October Horrorshow: The Shed

What would you do, dear reader, if you woke up one crisp morning to find that Frank Whaley hiding in your backyard shed and he won’t leave? This is the question posed by writer/director Frank Sabatella in his magnum opus from last year, The Shed. Oh, wait. I forgot one detail. Frank Whaley was turned into a vampire right as the sun rose, and the shed was the first place he could get to before he was roasted to death, as this horror flick sticks to the vampire trope that the rays of the sun are lethal to vampires.

After an introductory scene, somewhat described above, we meet the main character of the movie, Stan, played by Jay Jay Warren. We are treated to a rather squishy family breakfast before it is revealed that Stan has just been dreaming (viewers should get used to dream sequences in this flick, as they are many). He doesn’t really have a marshmallow home life with happy parents. His parents are dead. And, after a stint in juvenile hall, Stan has been sent to live with his drunken, abusive grandfather (Timothy Bottoms). This is a shit situation for Stan, and his character shows all of the outward signs of a bad situation at home. He looks like he never gets enough sleep, he won’t make eye contact with anyone but The Shed movie posterclose friends, and his skin always looks like it’s recovering from some injury.
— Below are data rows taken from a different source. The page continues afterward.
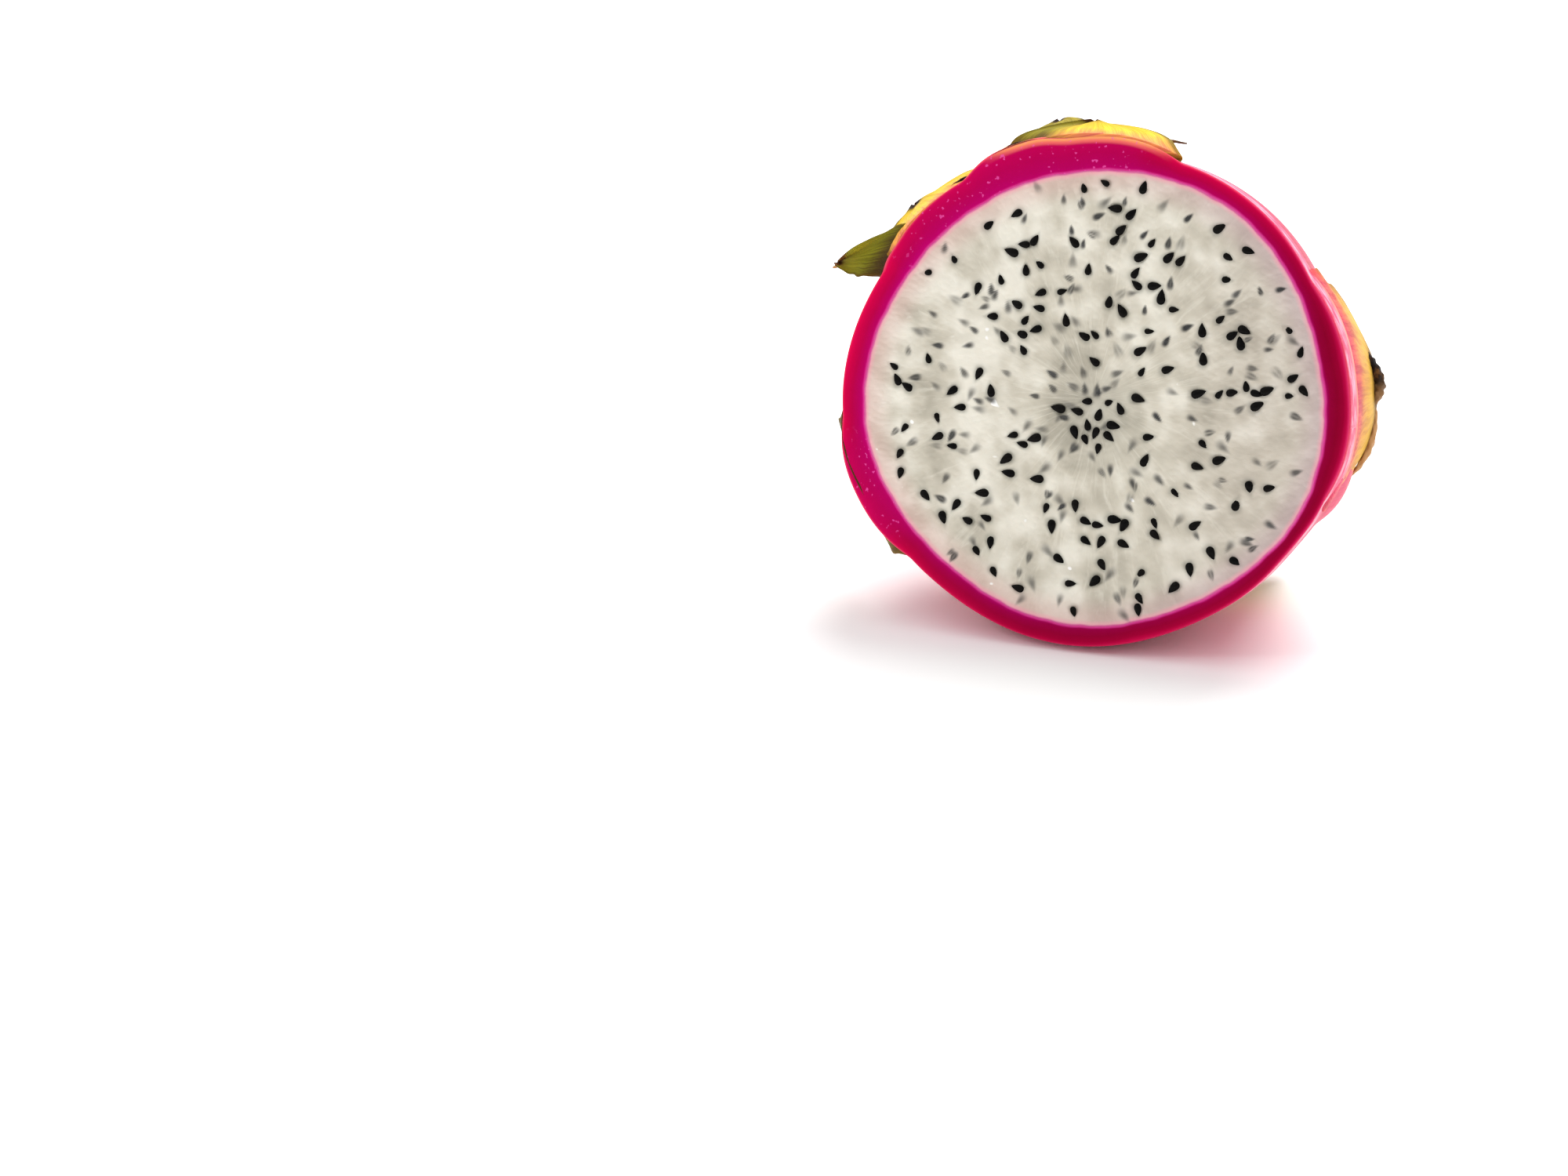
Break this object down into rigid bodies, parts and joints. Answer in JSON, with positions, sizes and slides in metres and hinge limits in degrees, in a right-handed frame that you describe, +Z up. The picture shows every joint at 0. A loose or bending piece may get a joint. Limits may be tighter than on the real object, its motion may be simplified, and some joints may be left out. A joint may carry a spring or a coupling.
{
  "type": "dragon fruit half",
  "caption": "Half of a dragon fruit, cut crosswise, with scaly rind and seeded white flesh, resting on its belly with the cut face leaning back.",
  "frame": {"origin": "on the floor under the middle of the fruit's bounding box", "axes": "+Z up, the cut face looks towards -Y and a little upwards, +X to the right as seen from the cut face"},
  "size_m": [0.0952, 0.075, 0.0866],
  "materials": {
    "peel": "waxy fruit rind, satin, magenta with green-tipped scales",
    "flesh": "moist translucent white pulp with glossy black seeds"
  },
  "bodies": {
    "root": {"peel": "peel", "flesh": "flesh"}
  },
  "joints": []
}
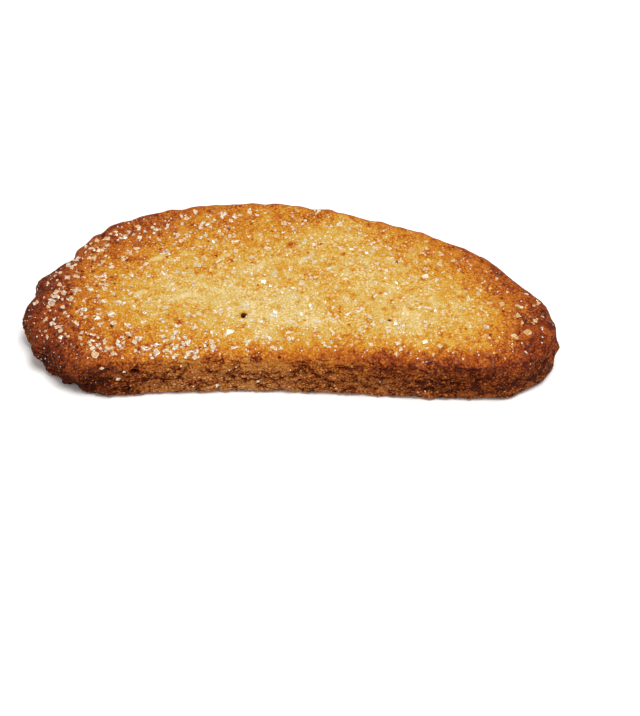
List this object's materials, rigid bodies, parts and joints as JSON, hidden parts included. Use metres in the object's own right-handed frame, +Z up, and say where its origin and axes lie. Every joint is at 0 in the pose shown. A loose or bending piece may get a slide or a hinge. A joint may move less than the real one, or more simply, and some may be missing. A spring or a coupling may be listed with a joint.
{
  "type": "rusk",
  "caption": "Long D-shaped slice of twice-baked sweet loaf, sugared on its upper cut face, lying flat on the other cut face.",
  "frame": {"origin": "middle of the rusk's outline, on the flat cut face it lies on", "axes": "+X along the slice towards its narrow, pointed end, +Y from its straight side to its domed crust, +Z up out of the sugared cut face"},
  "size_m": [0.1186, 0.0522, 0.0137],
  "materials": {
    "crumb": "matt golden baked crumb with browned edges",
    "sugar": "glinting coarse sugar"
  },
  "bodies": {
    "root": {"rusk": "crumb"}
  },
  "joints": []
}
Sometimes, I bet he shows up to school with bruises.

Stan has a ‘fuck you’ attitude and a counterculture style. So does his best friend, Dommer (Cody Kostro). And yes, Dommer’s name is pronounced like Jeffrey Dahmer’s.

The pair make for a very authentic representation of teen angst. Dommer’s dialogue and Kostro’s portrayal gave me shivers, it was so close to the real anger and resentment that teens feel. Lest I give Sabatella too much praise for writing the perfect bullied teenager, Dommer’s character was ratcheted up to make final act happenings more believable. Inadvertently, Sabatella captures real life in a character meant to represent the unhinged.

Anyway.

Stan has a vampire in his shed, and no idea what to do. That’s a problem for him, but not for the viewer. Despite everything Stan does, people keep going into the shed and getting killed by Frank Whaley. It’s amazing. This ramshackle clapboard pile of garbage becomes the hot destination in this movie. It’s all Stan can do to keep from getting found out and sent back to juvey. On top of that, Dommer isn’t thinking of how to get rid of Frank Whaley, but how to use him to their advantage. What a conundrum.

For the first two acts of this film, I was engaged. Stan and Dommer are both compelling characters, even with the awful Holden Caulfield attitudes. In the final act, though, the interesting character study that came before gives way to the finale of The Lost Boys. There’s not anything inherently wrong with that, except the grit of the film was discarded to such an extent that the climax resembles a horror comedy more than all that came before. The shift in tone made me check out. I stopped caring about the characters and their fates immediately.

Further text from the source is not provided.